この偏光素子2を用いて実施例1と同様にして液晶表示装置を作製した。得られた液晶表示装置の正面輝度を輝度計(商品名:BM−7、トプコン(株))を用いて測定したところ、正面輝度は195cd/mであった。
また、前記偏光素子を温度80℃、相対湿度90%の環境下に500時間放置し、液晶表示装置を作製した。得られた液晶表示装置の白表示では、表示面全面にわたって着色がなく、良好な白表示が得られた。

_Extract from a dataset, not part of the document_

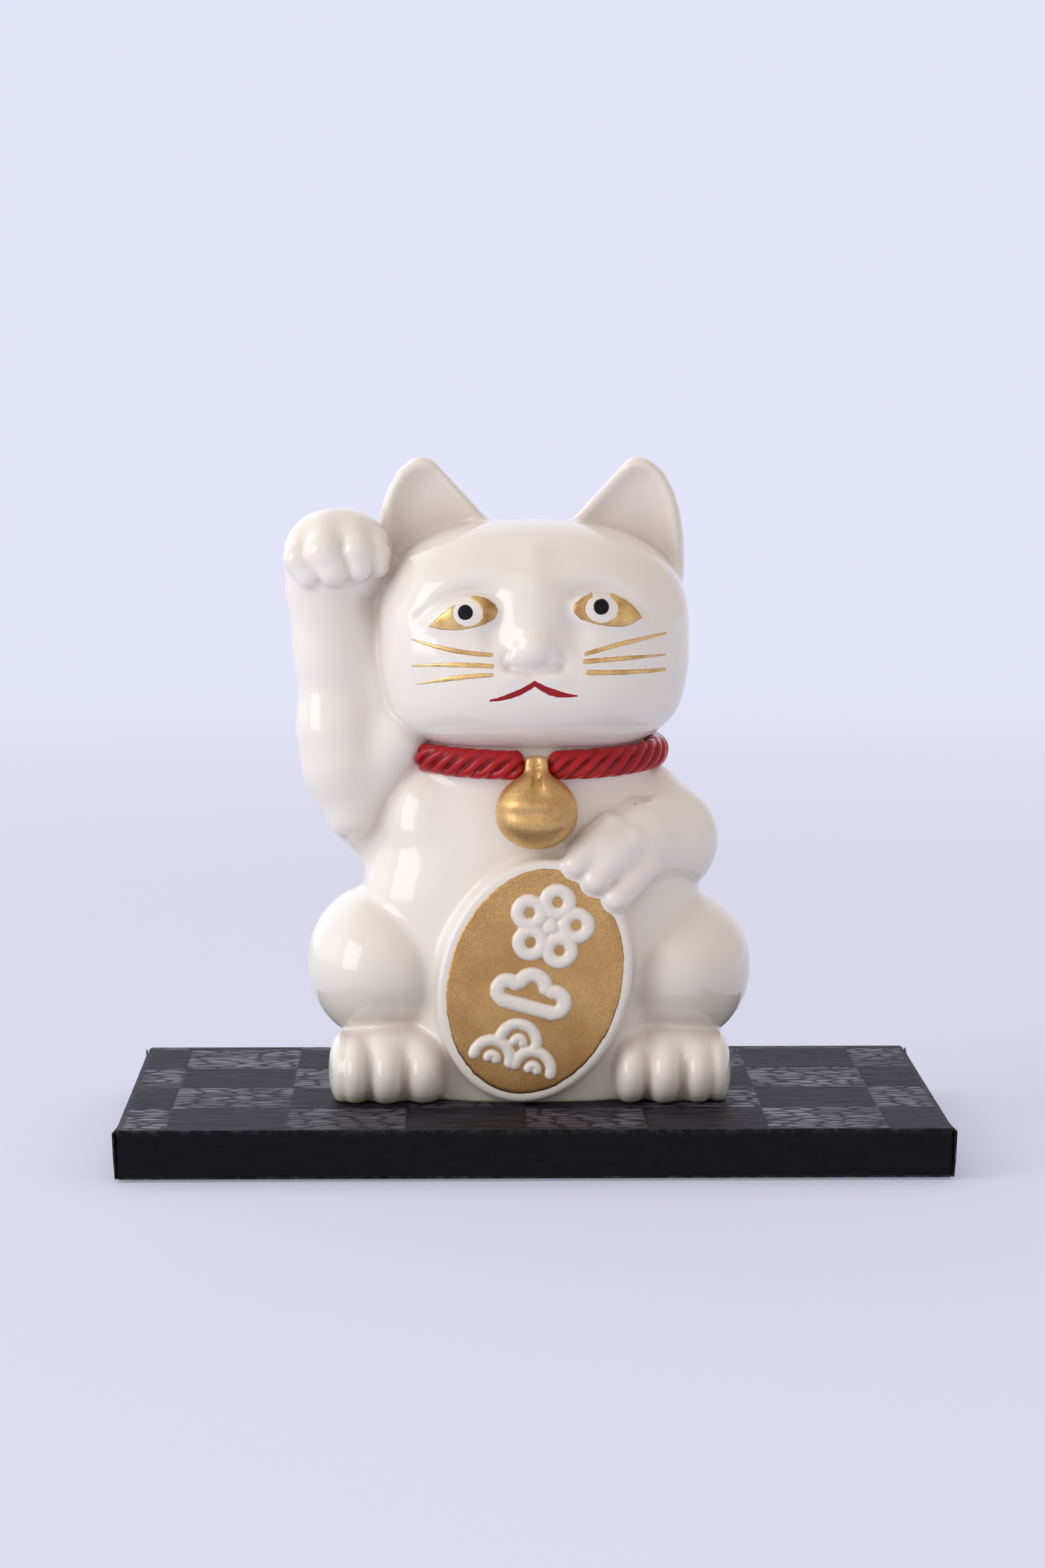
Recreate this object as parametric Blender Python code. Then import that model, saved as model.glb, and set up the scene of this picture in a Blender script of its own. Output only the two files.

そのときの正面輝度は196cd/mであった。
グリッド偏光層を形成する材料がフィルム上に線状格子状に分布する構造を示す図である。 本発明に用いるグリッド偏光子のナノサイズ凹凸形状の一例を示す図である。 図1のナノサイズ凹凸形状の拡大図である。 グリッド偏光層の製法に用いる転写ロールを製造するために用いられる研削工具の一例を示す図である。 研削工具を用いてロールの周面にナノオーダーの凹凸形状を形成する方法の一例を示す図である。 転写ロールで樹脂フィルム表面に凹凸形状を形成する工程の一例を示す図である。 連続スパッタリング装置の一例を示す図である。 切削工具の先端構造の一例を示す図である。
符号の説明
1:線状格子(グリッド偏光層)
2:樹脂フィルム又は吸収型偏光層
30:樹脂フィルム
40:凹凸形状
41:凸部
42:凹部

Claims (8)

  1. 複素屈折率(N=n−iκ)の実部nと虚部κの差の絶対値が1.0以上の材料が線状格子状に分布する構造を有するグリッド偏光層と、二色性染料によって着色された吸収型偏光層とを有する偏光素子。
  2. グリッド偏光層と吸収型偏光層とが接している請求項1記載の偏光素子。
  3. グリッド偏光層の偏光透過軸の方向と、吸収型偏光層の偏光透過軸の方向とが、略平行になるようにグリッド偏光層と吸収型偏光層が配置されている、請求項1又は2記載の偏光素子。
  4. グリッド偏光層及び吸収型偏光層とがそれぞれ樹脂フィルム上に形成されている請求項1又は3に記載の偏光素子。
  5. 樹脂フィルムの一方の面にグリッド偏光層が形成され、他方の面に吸収型偏光層が形成されている請求項1又は3記載の偏光素子。
  6. グリッド偏光層が、樹脂フィルム上に形成されたナノサイズの凹凸形状の凸部の頂面及び/又は凹部の底面に設けられた複素屈折率(N=n−iκ)の実部nと虚部κの差の絶対値が1.0以上の材料からなる膜で構成されている、請求項4又は5記載の偏光素子。
  7. グリッド偏光層が、吸収型偏光層上に形成されたナノサイズの凹凸形状の凸部の頂面及び/又は凹部の底面に設けられた複素屈折率(N=n−iκ)の実部nと虚部κの差の絶対値が1.0以上の材料からなる膜で構成されている、請求項1又は2記載の偏光素子。
  8. 請求項1〜7のいずれかに記載の偏光素子を備える液晶表示装置。